After that, if it keels over dead, you're fucked.
"If, within 48 hours after arrival (Sunday’s excluded), the puppy is examined by your vet and is found to be physically unsound, and if, within 48 hour period (Sunday’s excluded) the puppy is returned by the buyer to seller’s home with a written statement from the vet, stating in what respect the puppy is physically unsound, the puppy will be replaced."
That should be easy, returning a sick puppy to middle of nowhere South Dakota within 48 hours. No problem! And GREAT for the puppy!
"Otherwise all sales are final."
My cousin, he's a lawyer, he tole us to say that.
"This pup is also guaranteed to be free from canine hip-dysplagia and retinal eye-dysplagia for a period of twenty-four (24) months from the date of birth."
After that, again, you're fucked.
"X-rays for hip-dysplagia must be submitted to the Orthopedic Foundation for Animals, 2300 Nifon Boulevard, Columbia, MO. 652012, then submitted to myself, along with the dog, to receive full refund, or without the dog, for half a refund, and a copy of the final Bill of Sale."

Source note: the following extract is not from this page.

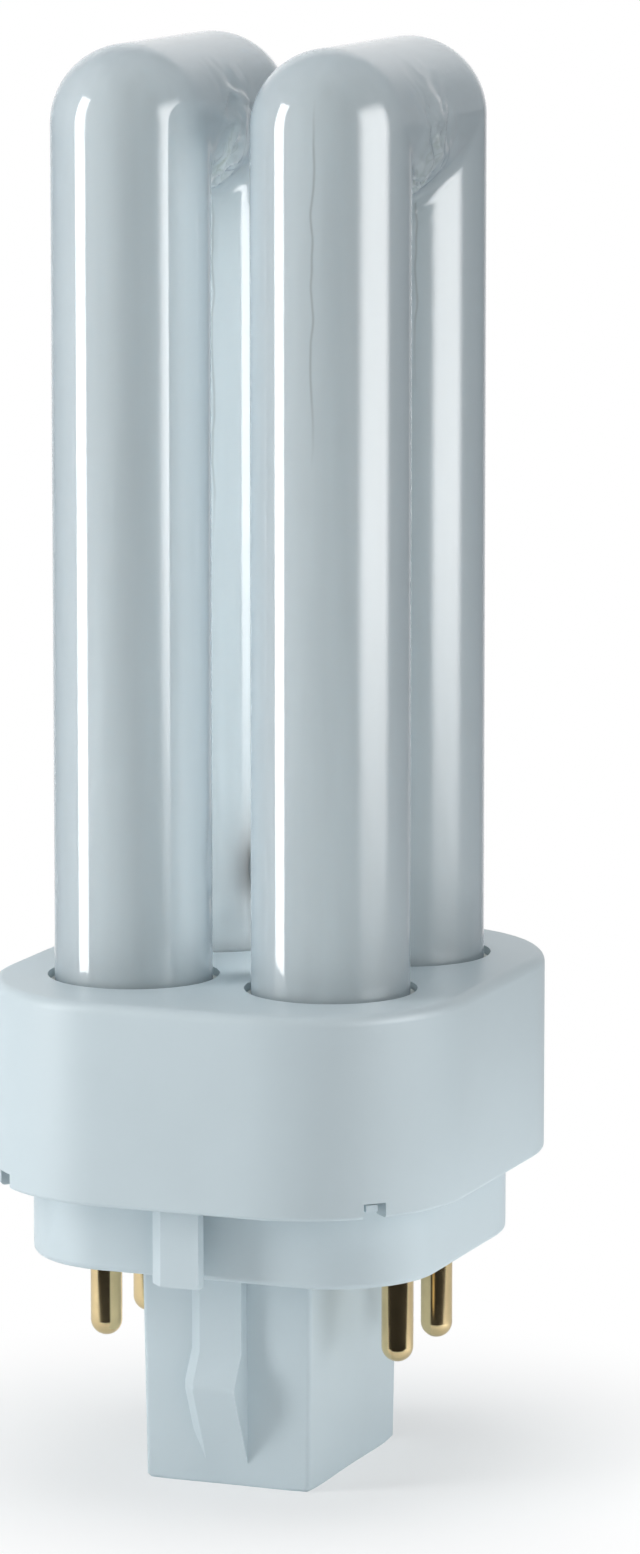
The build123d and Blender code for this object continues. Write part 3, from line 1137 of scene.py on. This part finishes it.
@dataclass
class ContactPins:
    """The four brass pins, rolled and polished to a round tip. Sizes in millimetres."""

    finish: bpy.types.Material
    spacing: tuple[float, float] = (22.6, 8.0)
    tip_level: float = 9.1
    top: float = 21.8
    radius: float = 1.15
    head_radius: float = 1.65
    head: tuple[float, float] = (18.9, 19.4)
    seat_radius: float = 1.25
    seat_level: float = 16.35
    bore_radius: float = 0.5
    bore_depth: float = 5.0
    sides: int = 48
    sharp_angle: float = math.radians(35)

    def build(self) -> bpy.types.Object:
        """Makes the pins with one geometry tree.

        Returns:
            The piece, which stands for the four packed pins.
        """
        places = [(c.value[0] * self.spacing[0] / 2 * MM, c.value[1] * self.spacing[1] / 2 * MM, 0.0)
                  for c in Corner]
        pins = shaped("contact_pins", loose_points("pin_points", places), self.tree(),
                      {"Sides": self.sides, "Edge angle": self.sharp_angle})
        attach(pins, BODY)
        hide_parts(*(f"contact_pin_{c.tag}" for c in Corner))
        return pins

    def outline(self) -> list[tuple[float, float]]:
        """The turned outline, from the middle of the tip up and down into the bore.

        Returns:
            Radius and height pairs.
        """
        tip = [(self.radius * math.sin(t), self.tip_level + self.radius * (1 - math.cos(t)))
               for t in np.linspace(0.0, math.pi / 2, 14)]
        shank = [(self.radius, self.seat_level), (self.seat_radius, self.seat_level),
                 (self.seat_radius, self.head[0]), (self.head_radius, self.head[0]),
                 (self.head_radius, self.head[1]), (self.radius, self.head[1]), (self.radius, self.top)]
        bore = [(self.bore_radius, self.top), (self.bore_radius, self.top - self.bore_depth),
                (0.0, self.top - self.bore_depth)]
        return tip + shank + bore

    def tree(self) -> bpy.types.NodeTree:
        """Geometry tree that turns the outline on a grid and stands the pin on each point.

        Each row of the grid becomes the ring of one outline point, and the seam and the poles are merged.

        Returns:
            The tree, with the points, the number of sides and the sharp edges' angle as its named inputs.
        """
        sheet, given = geometry_sheet("turned_pins", "Points", ("Edge angle",), ("Sides",))
        radii, heights = zip(*self.outline())
        seams = sheet.math("ADD", given["Sides"], 1.0)
        grid = sheet.add("GeometryNodeMeshGrid", {"Vertices X": len(radii), "Vertices Y": seams})
        number = sheet.add("GeometryNodeInputIndex").outputs["Index"]
        ring = sheet.math("FLOOR", sheet.math("DIVIDE", sheet.math("ADD", number, 0.5), seams))
        step = sheet.math("SUBTRACT", number, sheet.math("MULTIPLY", ring, seams))
        turn = sheet.math("MULTIPLY", sheet.math("DIVIDE", step, given["Sides"]), -2 * math.pi)
        radius = sheet.pick(ring, [r * MM for r in radii])
        place = sheet.add("ShaderNodeCombineXYZ", {
            "X": sheet.math("MULTIPLY", radius, sheet.math("COSINE", turn)),
            "Y": sheet.math("MULTIPLY", radius, sheet.math("SINE", turn)),
            "Z": sheet.pick(ring, [z * MM for z in heights])})
        turned = sheet.add("GeometryNodeSetPosition", {"Geometry": grid.outputs["Mesh"],
                                                       "Position": place.outputs["Vector"]})
        skin = sheet.add("GeometryNodeMergeByDistance", {"Geometry": turned.outputs["Geometry"],
                                                         "Distance": 0.0002 * MM})
        real = stood_on(sheet, given["Points"], skin.outputs["Geometry"])
        return painted(sheet, shaded(sheet, real, given["Edge angle"]), self.finish)


def soft_light(name: str, size: tuple[float, float], brightness: float) -> bpy.types.Object:
    """Makes an even light that the camera doesn't see.

    Args:
        name: the light's name.
        size: width and height of its face, in metres.
        brightness: radiance of its face.

    Returns:
        The light, at the origin and facing down.
    """
    data = bpy.data.lights.new(name, "AREA")
    data.shape = "RECTANGLE"
    data.size, data.size_y = size
    data.energy = brightness * size[0] * size[1] * math.pi
    light = linked(name, data)
    light.visible_camera = False
    return light


def flat_sheet(name: str, corners: list, material: bpy.types.Material) -> bpy.types.Object:
    """Makes a flat face with four corners.

    Args:
        name: the object's name.
        corners: its corners in order.
        material: its material.

    Returns:
        The object.
    """
    mesh = bpy.data.meshes.new(name)
    mesh.from_pydata(corners, [], [(0, 1, 2, 3)])
    mesh.materials.append(material)
    return linked(name, mesh)


@dataclass(frozen=True)
class Panel:
    """An upright soft light that faces the lamp. Lengths in metres.

    The azimuth counts in degrees from the front towards +X, and the distance from the centre that the
    panel faces. fade is the share of its width and height over which its edges fade. mirrored tells
    whether gloss shows it, and lights whether it lights what isn't glossy.
    """

    name: str
    azimuth: float
    distance: float
    bottom: float
    size: tuple[float, float]
    brightness: float
    fade: float = 0.0
    mirrored: bool = True
    lights: bool = True
    centre: tuple[float, float] = (0.0, 0.0)

    def build(self) -> None:
        """Stands the light up."""
        light = soft_light(self.name, self.size, self.brightness)
        if self.fade > 0:
            self.fade_edges(light.data)
        turn = math.radians(self.azimuth)
        light.location = Vector((self.centre[0] + self.distance * math.sin(turn),
                                 self.centre[1] - self.distance * math.cos(turn),
                                 self.bottom + self.size[1] / 2))
        aim = Vector((-math.sin(turn), math.cos(turn), 0.0))
        light.rotation_euler = aim.to_track_quat("-Z", "Y").to_euler()
        light.visible_glossy = self.mirrored
        light.visible_diffuse = self.lights

    def fade_edges(self, light: bpy.types.Light) -> None:
        """Makes the light's face fade out towards its four edges.

        Args:
            light: the light.
        """
        light.use_nodes = True
        sheet = NodeSheet(light.node_tree)
        across, along, _ = sheet.split(sheet.add("ShaderNodeNewGeometry").outputs["Parametric"])
        soft = []
        for place in (across, along):
            inside = sheet.math("SUBTRACT", 0.5, sheet.math("ABSOLUTE", sheet.math("SUBTRACT", place, 0.5)))
            soft.append(sheet.smooth_step(inside, start=0.0, end=self.fade))
        shine = sheet.add("ShaderNodeEmission", {"Color": WHITE, "Strength": sheet.math("MULTIPLY", *soft)})
        sheet.add("ShaderNodeOutputLight", {"Surface": shine.outputs[0]})


@dataclass
class Studio:
    """Pale floor, white surroundings, soft lights and the camera of the photograph. Lengths in metres."""

    azimuth: float = 21.74
    distance: float = 0.5185
    height: float = 0.1351
    pitch: float = 9.3
    yaw: float = -0.39
    lens: float = 169.6
    backdrop: tuple[float, float] = (0.8, 1.0)

    def camera(self) -> None:
        """Sets the camera up at the photograph's place."""
        turn = math.radians(self.azimuth)
        data = bpy.data.cameras.new("camera")
        data.lens = self.lens
        data.sensor_width = 36.0
        data.clip_start = 0.01
        data.clip_end = 50.0
        camera = linked("camera", data)
        camera.location = (self.distance * math.sin(turn), -self.distance * math.cos(turn), self.height)
        camera.rotation_euler = (math.radians(90 - self.pitch), 0.0, turn + math.radians(self.yaw))
        bpy.context.scene.camera = camera

    def behind(self, sheet: NodeSheet, way: Socket, rise: float) -> Socket:
        """How far a direction points away from the camera.

        Args:
            sheet: the nodes.
            way: the direction.
            rise: upward part of the direction that counts as straight away.

        Returns:
            About 1 behind the lamp and -1 on the camera's side.
        """
        turn = math.radians(self.azimuth)
        return sheet.add("ShaderNodeVectorMath", {0: way, 1: (-math.sin(turn), math.cos(turn), rise)},
                         operation="DOT_PRODUCT").outputs["Value"]

    def seen_white(self, sheet: NodeSheet, behind: Socket) -> Socket:
        """Mask of the rays that see white: the camera's, and those from gloss that end behind the lamp.

        Args:
            sheet: the nodes.
            behind: how far a place lies behind the lamp.

        Returns:
            1 for a ray that sees white.
        """
        path = sheet.add("ShaderNodeLightPath").outputs
        clear = sheet.math("MAXIMUM", path[Ray.GLOSSY.value], path[Ray.TRANSMISSION.value])
        mirrored = sheet.math("MULTIPLY", clear, sheet.smooth_step(behind, *self.backdrop))
        return sheet.math("MAXIMUM", path[Ray.CAMERA.value], mirrored)

    def world(self, front: float, back: float, tint: tuple[float, float, float]) -> None:
        """White behind the lamp, and a soft light from all round that is dim on the camera's side.

        Args:
            front: strength of the light from the camera's side.
            back: strength of the light from behind the lamp.
            tint: colour of that light.
        """
        world = bpy.data.worlds.new("surroundings")
        bpy.context.scene.world = world
        world.use_nodes = True
        sheet = NodeSheet(world.node_tree)
        behind = self.behind(sheet, sheet.add("ShaderNodeTexCoord").outputs["Generated"], rise=0.25)
        level = sheet.smooth_step(behind, start=-0.5, end=0.7, low=front, high=back)
        soft = sheet.add("ShaderNodeBackground", {"Color": (*tint, 1.0), "Strength": level})
        white = sheet.add("ShaderNodeBackground", {"Color": WHITE, "Strength": 1.0})
        both = sheet.add("ShaderNodeMixShader", {0: self.seen_white(sheet, behind), 1: soft.outputs[0],
                                                 2: white.outputs[0]})
        sheet.add("ShaderNodeOutputWorld", {"Surface": both.outputs[0]})

    def floor(self, colour: tuple[float, float, float], near: float, far: float, white_near: float,
              half: float) -> None:
        """Lays the pale floor, which keeps the lamp's shadow and fades to white further out.

        Args:
            colour: the floor's colour near the lamp.
            near: radius up to which the floor is plain.
            far: radius from which it is white to the camera.
            white_near: share of white that the camera sees near the lamp.
            half: half of its width.
        """
        sheet = SurfaceSheet("floor")
        radius = sheet.add("ShaderNodeVectorMath", {0: sheet.place}, operation="LENGTH").outputs["Value"]
        fade = sheet.smooth_step(radius, near, far)
        level = sheet.math("ADD", white_near, sheet.math("MULTIPLY", fade, 1.0 - white_near))
        way = sheet.add("ShaderNodeVectorMath", {0: sheet.place}, operation="NORMALIZE").outputs["Vector"]
        seen = self.seen_white(sheet, self.behind(sheet, way, rise=0.0))
        plain = sheet.add("ShaderNodeBsdfDiffuse", {"Color": (*colour, 1.0)})
        white = sheet.add("ShaderNodeEmission", {"Color": WHITE, "Strength": 1.0})
        both = sheet.add("ShaderNodeMixShader", {0: sheet.math("MULTIPLY", level, seen), 1: plain.outputs[0],
                                                 2: white.outputs[0]})
        corners = [(-half, -half, 0.0), (half, -half, 0.0), (half, half, 0.0), (-half, half, 0.0)]
        floor = flat_sheet("floor", corners, sheet.close(both.outputs[0]))

    def black_card(self, near: float, far: float, width: float, lift: float) -> None:
        """Lays a dark card before the lamp, which only gloss shows.

        Args:
            near: distance of its near edge from the lamp's axis.
            far: distance of its far edge.
            width: its width.
            lift: how high over the floor it lies.
        """
        turn = math.radians(self.azimuth)
        out = Vector((math.sin(turn), -math.cos(turn), 0.0))
        across = Vector((math.cos(turn), math.sin(turn), 0.0)) * width / 2
        up = Vector((0.0, 0.0, lift))
        sheet = SurfaceSheet("black_card")
        dark = sheet.add("ShaderNodeBsdfDiffuse", {"Color": (0.03, 0.03, 0.03, 1.0)})
        corners = [out * near - across + up, out * near + across + up, out * far + across + up,
                   out * far - across + up]
        card = flat_sheet("black_card", corners, sheet.close(dark.outputs[0]))
        card.visible_camera = False
        card.visible_diffuse = False
        card.visible_shadow = False
        card.visible_transmission = False

    def ceiling(self, height: float, size: float, brightness: float) -> None:
        """Hangs a wide soft light over the lamp, which gloss doesn't show.

        Args:
            height: above the floor.
            size: length of its sides.
            brightness: radiance of its face.
        """
        light = soft_light("ceiling", (size, size), brightness)
        light.location = (0.0, 0.0, height)
        light.visible_glossy = False

    def panels(self) -> list[Panel]:
        """The upright lights: two that gloss mirrors, two fills, and three thin ones between the legs.

        The thin ones stand for the light that the white glass passes on from leg to leg.

        Returns:
            The lights.
        """
        gap = {"distance": 0.001, "bottom": 0.038, "size": (0.003, 0.058), "mirrored": False}
        return [
            Panel("strip", azimuth=-53.0, distance=0.17, bottom=0.002, size=(0.05, 0.19), brightness=7.4),
            Panel("side", azimuth=84.0, distance=0.15, bottom=0.002, size=(0.165, 0.195), brightness=5.2,
                  fade=0.28, lights=False),
            Panel("side_soft", azimuth=50.0, distance=0.15, bottom=0.002, size=(0.125, 0.115),
                  brightness=1.35, mirrored=False),
            Panel("low_right", azimuth=95.0, distance=0.045, bottom=0.001, size=(0.03, 0.014), brightness=3.0,
                  mirrored=False),
            Panel("back_gap", azimuth=45.0, distance=0.004, bottom=0.0375, size=(0.003, 0.0585),
                  brightness=4.6, mirrored=False),
            Panel("left_gap", azimuth=90.0, brightness=0.8, centre=(-0.001, -0.009), **gap),
            Panel("right_gap", azimuth=-90.0, brightness=0.4, centre=(0.001, -0.009), **gap)]

    def build(self) -> None:
        """Sets up everything round the lamp."""
        self.camera()
        self.world(front=0.12, back=0.45, tint=(0.95, 0.98, 1.0))
        self.floor(colour=(0.92, 0.94, 0.95), near=0.012, far=0.045, white_near=0.45, half=12.0)
        self.black_card(near=0.022, far=1.2, width=0.5, lift=0.0004)
        for panel in self.panels():
            panel.build()
        self.ceiling(height=0.3, size=0.2, brightness=2.1)


def main() -> None:
    """Builds the lamp's looks piece by piece."""
    logging.basicConfig(level=logging.INFO)
    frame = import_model()
    glass = CoatedGlass("coated_glass", (0.57, 0.635, 0.66), roughness=0.5).build()
    holder_plastic = MouldedPlastic("holder_plastic", (0.60, 0.69, 0.73), roughness=0.42).build()
    cap_plastic = MouldedPlastic("cap_plastic", (0.61, 0.70, 0.74), roughness=0.38).build()
    brass = TurnedMetal("pin_brass", (0.87, 0.67, 0.37), roughness=0.16).build()
    wire = TurnedMetal("lead_wire", (0.62, 0.60, 0.57), roughness=0.3, rings=0.0).build()
    cement = Cement("cement", (0.62, 0.65, 0.63), roughness=0.9).build()
    DischargeTube(glass).build()
    LOG.info("glass done")
    CementBeads(cement).build()
    LOG.info("cement beads done")
    ContactPins(brass).build()
    LOG.info("pins done")
    PackedPieces({"tube_holder": holder_plastic, "pin_cap": cap_plastic, "cement_ring": cement,
                  "contact_pin": brass, "lead_wire": wire, "discharge_tube": glass}).dress(frame["nodes"])
    Studio().build()
    LOG.info("studio done")
    bpy.context.scene.view_settings.view_transform = "Standard"


if __name__ == "__main__":
    main()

'Cause we want to resell that there dog to someone who ain't smart enough to check its hips.
"Eyes must be checked by a licensed opthamologist to receive a refund."
The fact that it's walking around carrying a little white cane is not acceptable proof of visual impairment!
"No guarantee is given if in the rare case any puppy is sold for less then $300."
Of course not!
Say it with me folks...PUPPY MILL, PUPPY MILL, PUPPY MILL!
(And you all know how to stop these people. Make it YOUR MISSION this Christmas that NO ONE in your extended family buys a pet from anything other than a reputable breeder, or that they choose adoption/rescue instead. Let's all make that small effort this year to make animals' lives better.)